Lecture date: 2017-02-08
Reflections on the utopian dreams of architects and the dystopian anxieties of society expressed in film and literature, situated in the context of the euphorias and catastrophes of the 20th Century. In this riff the seemingly intractable oppositions between calculation and imagination, between making space and living in places, between artifice and nature, are viewed as interrelated aspects of that singular ‘tensor’ – the future city.
Michael Weinstock studied Architecture at the Architectural Association 1983-1989 and has taught at the AA School of Architecture since 1989 in a range of positions from workshop tutor through to through Academic Head. Whilst his principal research and teaching has been conducted at the Architectural Association, he has published and lectured widely, and taught seminar courses, studios and workshops on Emergence, Evolutionary Computation, Design through Production and other associated topics at many other schools of Architecture, in Europe including Delft, Rome, Barcelona, Vienna and in Stuttgart; and in the US at Yale, Berkeley and Rice.

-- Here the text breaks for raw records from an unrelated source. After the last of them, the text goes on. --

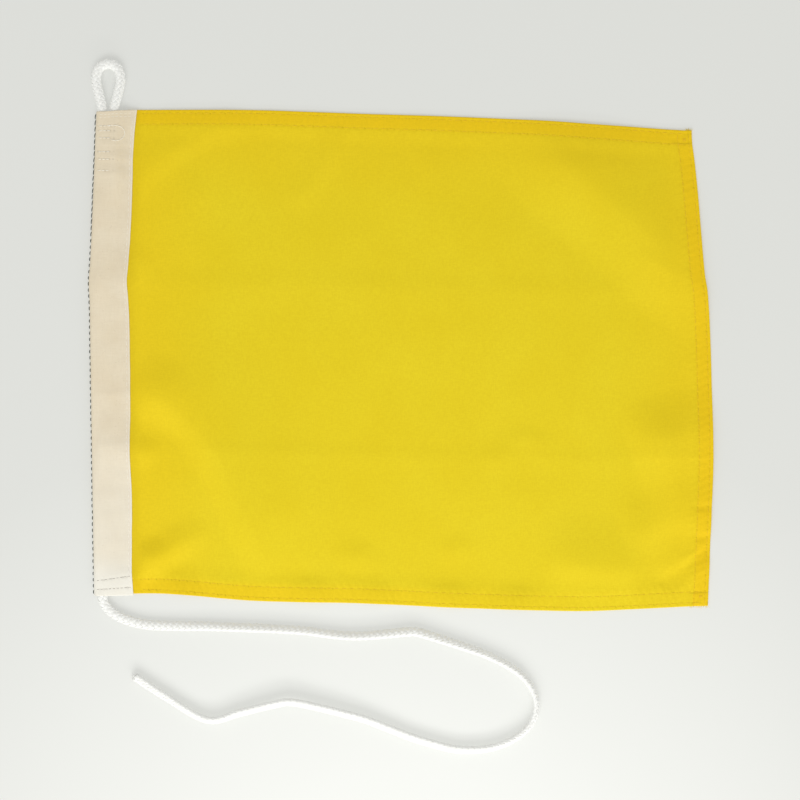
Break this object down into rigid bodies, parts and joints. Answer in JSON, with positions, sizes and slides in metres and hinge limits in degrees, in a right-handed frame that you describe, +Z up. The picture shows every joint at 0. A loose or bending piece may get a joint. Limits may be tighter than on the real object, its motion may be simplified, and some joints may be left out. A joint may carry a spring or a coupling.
{
  "type": "signal flag with roped heading",
  "caption": "Plain rectangular yellow signal flag lying flat: hemmed cloth, folded canvas heading, rope sewn inside it with an eye at the top and a loose tail cord.",
  "frame": {"origin": "centre of the flag and its eye on the surface it lies on, leaving the loose tail out", "axes": "+X from the heading to the fly, +Y up the hoist to the eye, +Z up"},
  "size_m": [0.3861, 0.429, 0.0078],
  "materials": {
    "yellow_bunting": "fine plain weave polyester bunting, soft sheen",
    "cream_canvas": "matt cotton canvas tape",
    "tracer_yarn": "dark green yarn",
    "cream_thread": "twisted sewing thread",
    "grey_thread": "twisted sewing thread",
    "yellow_thread": "twisted sewing thread",
    "white_rope": "glossy braided polypropylene"
  },
  "bodies": {
    "heading": {"heading_tape": "cream_canvas", "field_hoist_strip": "yellow_bunting", "tracer_thread": "tracer_yarn", "heading_seam_thread": "cream_thread", "heading_top_thread": "cream_thread", "eye_box_thread": "cream_thread", "foot_thread_upper": "grey_thread", "foot_thread_lower": "grey_thread", "heading_rope": "white_rope", "short_rope_leg": "white_rope", "tail_cord": "white_rope"},
    "field": {"field_panel": "yellow_bunting", "top_hem_outer_thread": "yellow_thread", "top_hem_inner_thread": "yellow_thread", "bottom_hem_outer_thread": "yellow_thread", "bottom_hem_inner_thread": "yellow_thread", "fly_hem_outer_thread": "yellow_thread", "fly_hem_inner_thread": "yellow_thread", "fly_top_backtack": "yellow_thread", "fly_bottom_backtack": "yellow_thread"},
    "eye": {"eye_loop": "white_rope"}
  },
  "joints": [
    {"name": "field_swing", "type": "hinge", "parent": "heading", "child": "field", "pos_m": [-0.1629, 0, 0.0012], "axis": [0, -1, 0], "range_deg": [0, 150]},
    {"name": "eye_tilt", "type": "hinge", "parent": "heading", "child": "eye", "pos_m": [-0.1808, 0.14015, 0.0054], "axis": [1, 0, 0], "range_deg": [0, 90]}
  ]
}
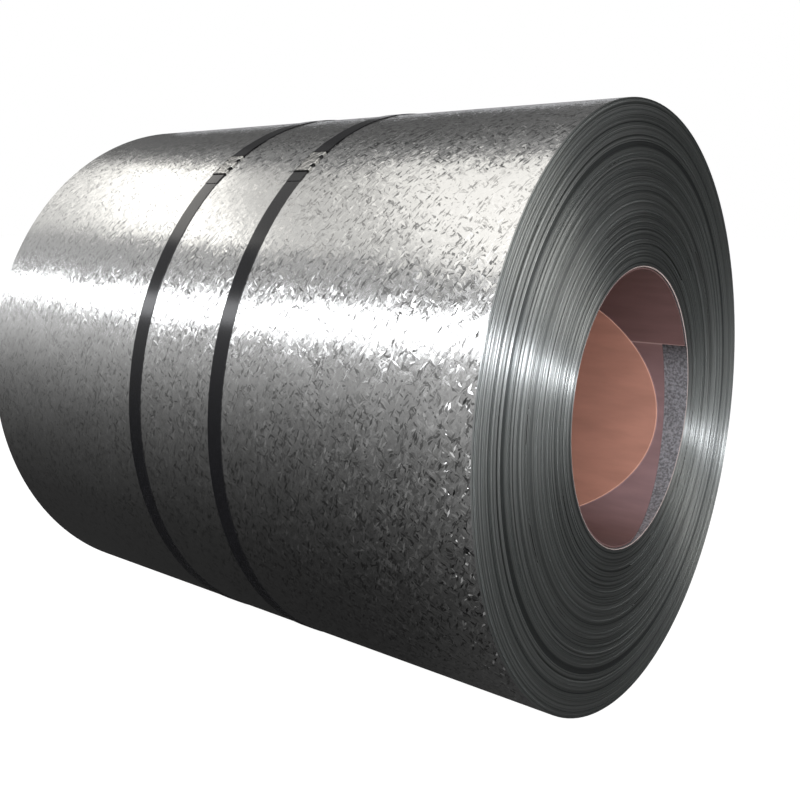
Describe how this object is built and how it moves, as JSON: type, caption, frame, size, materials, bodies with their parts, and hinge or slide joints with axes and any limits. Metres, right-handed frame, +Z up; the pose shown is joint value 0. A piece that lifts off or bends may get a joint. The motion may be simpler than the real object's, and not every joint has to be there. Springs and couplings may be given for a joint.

His research interests extend from his published research into the dynamics, forms and energy transactions of natural systems, and the abstraction and systematisation of knowledge of biological morphogenesis and evolution to contribute to innovative computational processes of architectural design and materialisation. His current work is focused is on developing new paradigms for sentient cities in extreme climates and ecological contexts.